Legal Assertion Status (Negation)

Description

This is a Legal Negation model, aimed to identify if an NER entity is mentioned in the context to be negated or not.

Predicted Entities

positive, negative

Copy S3 URI

How to use

import pyspark.sql.functions as F

document_assembler = nlp.DocumentAssembler()\
    .setInputCol("text")\
    .setOutputCol("document")

sentence_detector = nlp.SentenceDetector() \
    .setInputCols(["document"]) \
    .setOutputCol("sentence")

tokenizer = nlp.Tokenizer()\
    .setInputCols(["sentence"])\
    .setOutputCol("token")

embeddings = nlp.BertEmbeddings.pretrained("bert_embeddings_sec_bert_base","en") \
    .setInputCols(["sentence", "token"]) \
    .setOutputCol("embeddings")

ner = legal.NerModel.pretrained("legner_orgs_prods_alias","en","legal/models")\
    .setInputCols(["sentence", "token", "embeddings"])\
    .setOutputCol("ner")

ner_converter = nlp.NerConverter() \
    .setInputCols(["sentence", "token", "ner"]) \
    .setOutputCol("ner_chunk")

legassertion = legal.AssertionDLModel.pretrained("legassertion_negation", "en", "legal/models")\
    .setInputCols(["sentence", "ner_chunk", "embeddings"])\
    .setOutputCol("leglabel")

pipe = nlp.Pipeline(stages = [ document_assembler, sentence_detector, tokenizer, embeddings, ner, ner_converter, legassertion])
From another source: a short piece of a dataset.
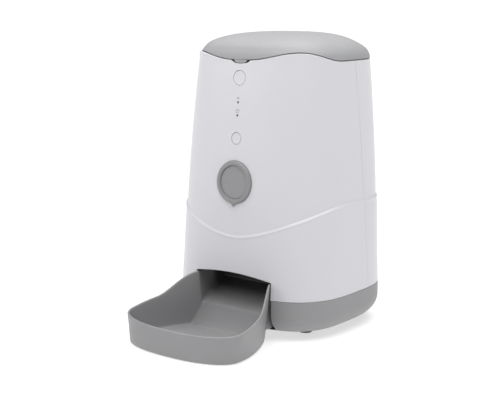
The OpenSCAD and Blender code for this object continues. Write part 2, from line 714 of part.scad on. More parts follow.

text = "Gradio INC will not be entering into a joint agreement with Hugging Face, Inc."

sdf = spark.createDataFrame([[text]]).toDF("text")
res = pipe.fit(sdf).transform(sdf)

res.select(F.explode(F.arrays_zip(res.ner_chunk.result, 
                                  res.leglabel.result)).alias("cols"))\
                  .select(F.expr("cols['0']").alias("ner_chunk"),
                          F.expr("cols['1']").alias("assertion")).show(200, truncate=100)

Results

+-----------------+---------+
|        ner_chunk|assertion|
+-----------------+---------+
|       Gradio INC| negative|
|Hugging Face, Inc| positive|
+-----------------+---------+

Model Information

Model Name: legassertion_negation
Compatibility: Legal NLP 1.0.0+
License: Licensed
Edition: Official
Input Labels: [document, chunk, embeddings]
Output Labels: [assertion]
Language: en
Size: 2.2 MB

References

In-house annotated legal sentences

Benchmarking

label	 tp	 fp	 fn	 prec	 rec	 f1
negative	 26	 0	 1	 1.0	 0.962963	 0.9811321
positive	 38	 1	 0	 0.974359	 1.0	 0.987013
Macro-average 641 1 1 0.9871795 0.9814815 0.9843222
Micro-average 0.9846154 0.9846154 0.9846154